A cement bag is usually judged by a combination of indicators rather than one number alone.
| Indicator | What It Shows | Why It Matters For Cement Bags |
|---|---|---|
| Tensile strength | Resistance to pulling force | Helps prevent body split, seam stress, and deformation during conveying and stacking |
| Elongation at maximum force | How much the material stretches before failure | Too much stretch can reduce shape stability and sealing consistency |
| Burst strength | Resistance to internal pressure | Critical during filling, impact, and compression in storage |
| Drop performance | Filled bag survival after impact | Indicates whether the finished bag can tolerate handling accidents |
| Seam or closure integrity | Performance of valve, pasted end, or stitched section | Many failures start at the closure rather than the bag wall |
The best specification is the one that matches the filling speed, cement density, storage period, pallet pattern, and transport route. A bag used for controlled indoor distribution may not need the same safety margin as heavy duty cement bags exported over long distances with repeated loading cycles. That is why manufacturers should set strength targets by logistics risk, not by material cost alone. This is an engineering judgment based on the roles defined by tensile, burst, and drop standards.
In practice, a cement bag should be strong enough to meet four goals at the same time.
It should carry the full filling weight without distortion. YINGTONG’s cement woven bag product information states that these bags typically carry 25 kg to over 50 kg of cement, which reflects the common loading range many buyers design around.
It should resist burst pressure during fast filling. This is especially important for valve bags because internal pressure can build quickly before the powder settles. A bag that looks acceptable in static handling can still fail in filling if paper burst resistance or woven layer support is too low. ISO 2758 is the key reference for paper burst evaluation in this area.
It should survive handling shocks after filling. Forklift movement, pallet edge contact, short drops, and truck vibration all create dynamic stress. ISO 7965-1 exists for exactly this reason: the filled sack has to withstand vertical impact, not just show good numbers on flat material tests.
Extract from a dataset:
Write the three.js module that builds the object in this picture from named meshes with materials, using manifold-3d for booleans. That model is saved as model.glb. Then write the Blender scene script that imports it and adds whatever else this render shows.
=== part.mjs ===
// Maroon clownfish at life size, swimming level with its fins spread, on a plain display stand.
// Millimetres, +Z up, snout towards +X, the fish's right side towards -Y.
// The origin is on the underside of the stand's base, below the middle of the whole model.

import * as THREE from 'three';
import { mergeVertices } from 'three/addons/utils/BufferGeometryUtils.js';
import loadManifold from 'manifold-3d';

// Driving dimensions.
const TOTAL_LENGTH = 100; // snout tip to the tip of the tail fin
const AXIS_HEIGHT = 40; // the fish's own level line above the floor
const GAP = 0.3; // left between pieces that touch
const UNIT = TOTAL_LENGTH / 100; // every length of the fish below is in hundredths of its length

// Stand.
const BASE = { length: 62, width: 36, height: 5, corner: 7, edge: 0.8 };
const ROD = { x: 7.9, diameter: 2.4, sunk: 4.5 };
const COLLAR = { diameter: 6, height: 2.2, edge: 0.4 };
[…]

It should maintain closure security. Many bag failures come from valve, pasted end, or stitched areas. A well-designed bag body with weak conversion quality is still a weak package. For that reason, reinforced cement bags are not only about stronger fabric or extra plies. They also depend on closure design, adhesive control, and converting precision. This conclusion follows from the difference between material tests and finished sack drop testing in the relevant ISO methods.
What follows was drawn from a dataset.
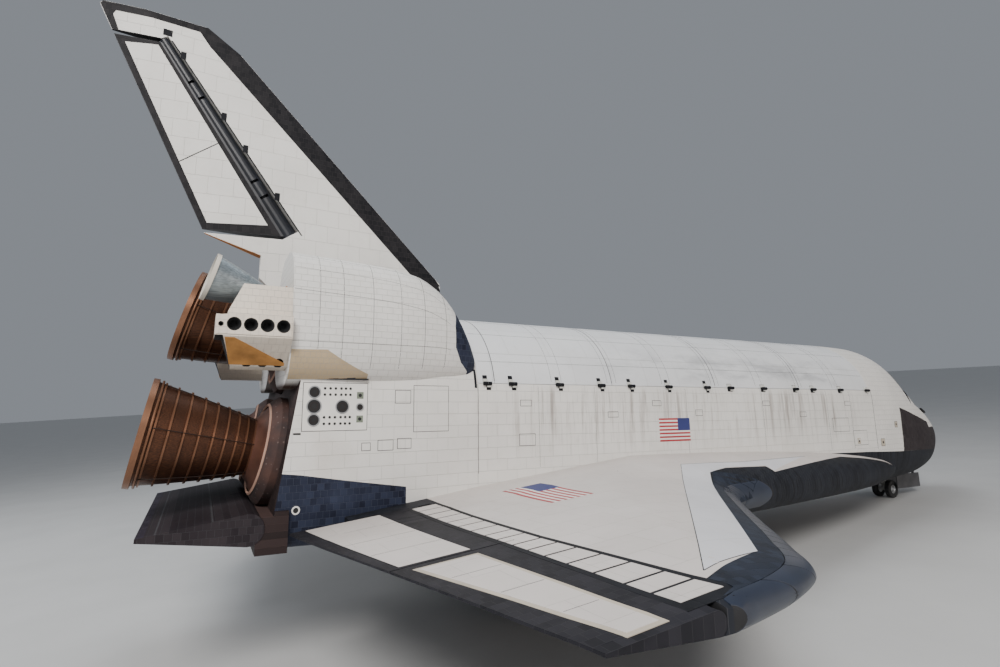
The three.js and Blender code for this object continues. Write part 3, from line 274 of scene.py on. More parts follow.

A reliable cement bag supplier should be ready to discuss test methods clearly and consistently.
ISO 13934-1 determines maximum force and elongation at maximum force using the strip method on a constant rate of extension testing machine. For buyers, this means the supplier should be able to explain not only the force level achieved, but also how much the structure elongates before failure. That combination is important because excessive stretch can affect bag shape during high-speed filling.
For paper components, ISO 2758 is the main reference. It measures bursting strength by applying increasing hydraulic pressure until rupture, and the standard covers paper in the 70 kPa to 1,400 kPa range. This is highly relevant for the paper layers in pasted valve sacks and multiwall constructions. When discussing the cement bag burst strength standard, buyers should ask whether the reported value comes from paper layers only or from a converted bag structure.
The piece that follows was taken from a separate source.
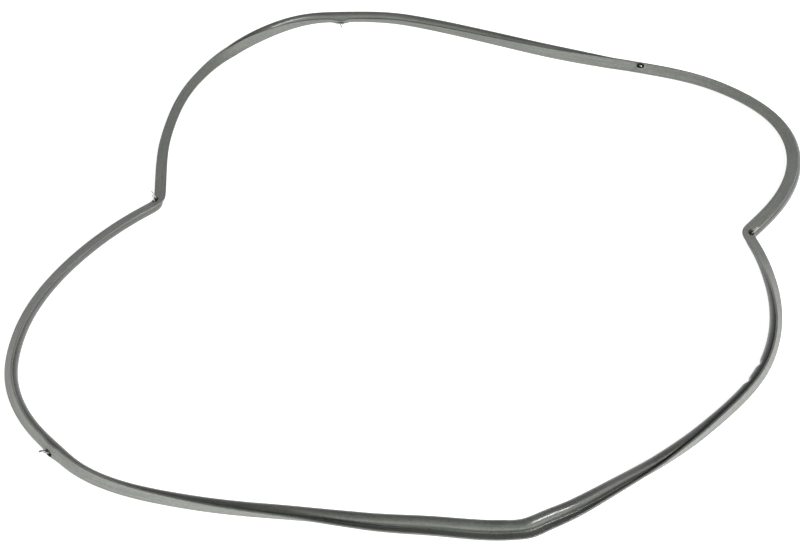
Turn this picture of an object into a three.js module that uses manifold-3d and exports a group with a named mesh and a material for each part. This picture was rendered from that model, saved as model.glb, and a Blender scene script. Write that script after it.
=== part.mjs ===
// Oven door gasket: one endless rubber extrusion with a flat base and a hollow bulb,
// lying relaxed and twisted on a table, with six spring wire hooks in its base.
// Millimetres, +Z up, origin on the table below the middle of the loop.
import * as THREE from "three";
import { mergeVertices } from "three/addons/utils/BufferGeometryUtils.js";
import Module from "manifold-3d";

const wasm = await Module();
wasm.setup();

// How far the middle line of the loop spreads on the table, along X and along Y
const LOOP_WIDTH = 506;
const LOOP_LENGTH = 552;

// Section of the extrusion: a flat base, with a hollow bulb under one side of it
const BASE_WIDTH = 8;
const BASE_THICKNESS = 1.2;
const BASE_EDGE_ROUND = 0.35;
const BULB_DIAMETER = 6.3;
const BULB_WALL = 1.05;
const BULB_OFFSET = 2.2;
const SECTION_HEIGHT = 7.25;
const BULB_SIDES = 12;
const HOLLOW_SIDES = 10;
// Angle at which the bulb leaves the back of the base, from straight towards the base
const BULB_LEAVES = 38;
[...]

ASTM D3786 describes bursting resistance of textile fabrics using a diaphragm bursting tester and is widely used in trade for acceptance testing of commercial textile shipments. This makes it a practical supporting method when evaluating woven or textile-like packaging structures used in cement sacks.
ISO 7965-1 focuses on vertical impact testing of filled paper sacks. This is one of the most useful real-world checks because it verifies whether converting quality and structure design hold up after the bag is fully loaded. A supplier that only talks about raw material strength but avoids finished bag drop testing is not giving a complete picture of package performance.
For cement packaging, consistency is often more valuable than extreme headline numbers. YINGTONG’s published profile highlights dedicated paper and plastic woven bag workshops, German equipment, and large-scale capacity above 800 million bags annually. It also offers cement-focused formats including kraft Paper Valve Bags, kraft paper bags with plastic liner, and WPP Valve Bags. That product mix allows the manufacturer to match bag structure to filling system, moisture exposure, and logistics conditions rather than forcing one bag type into every application.
This matters for buyers sourcing heavy duty cement bags or reinforced cement bags because strength is rarely one-dimensional. Some projects need better burst resistance for high-speed valve filling. Others need improved moisture protection, better puncture resistance, or lower risk of leakage during export transport. A manufacturer with both paper and woven production capability is in a stronger position to optimize the full package structure. That is a reasonable inference from YINGTONG’s dual-workshop setup and product range.
The right answer to how strong should cement bags be is this: strong enough to pass material testing, strong enough to survive finished bag drop testing, and strong enough to maintain stable performance from filling line to final unloading. In technical terms, that means buyers should evaluate cement bag strength through tensile strength, burst strength, and full-package impact performance rather than relying on one marketing claim. Standards such as ISO 13934-1, ISO 2758, ASTM D3786, and ISO 7965-1 provide the testing language needed to compare suppliers more accurately.
For construction packaging, the most effective solution is a bag structure matched to actual load, filling speed, handling route, and storage conditions. YINGTONG’s cement packaging focus, dual production capability, and large-scale manufacturing base make it a practical partner for projects that require dependable strong cement packaging bags with stable quality in volume supply.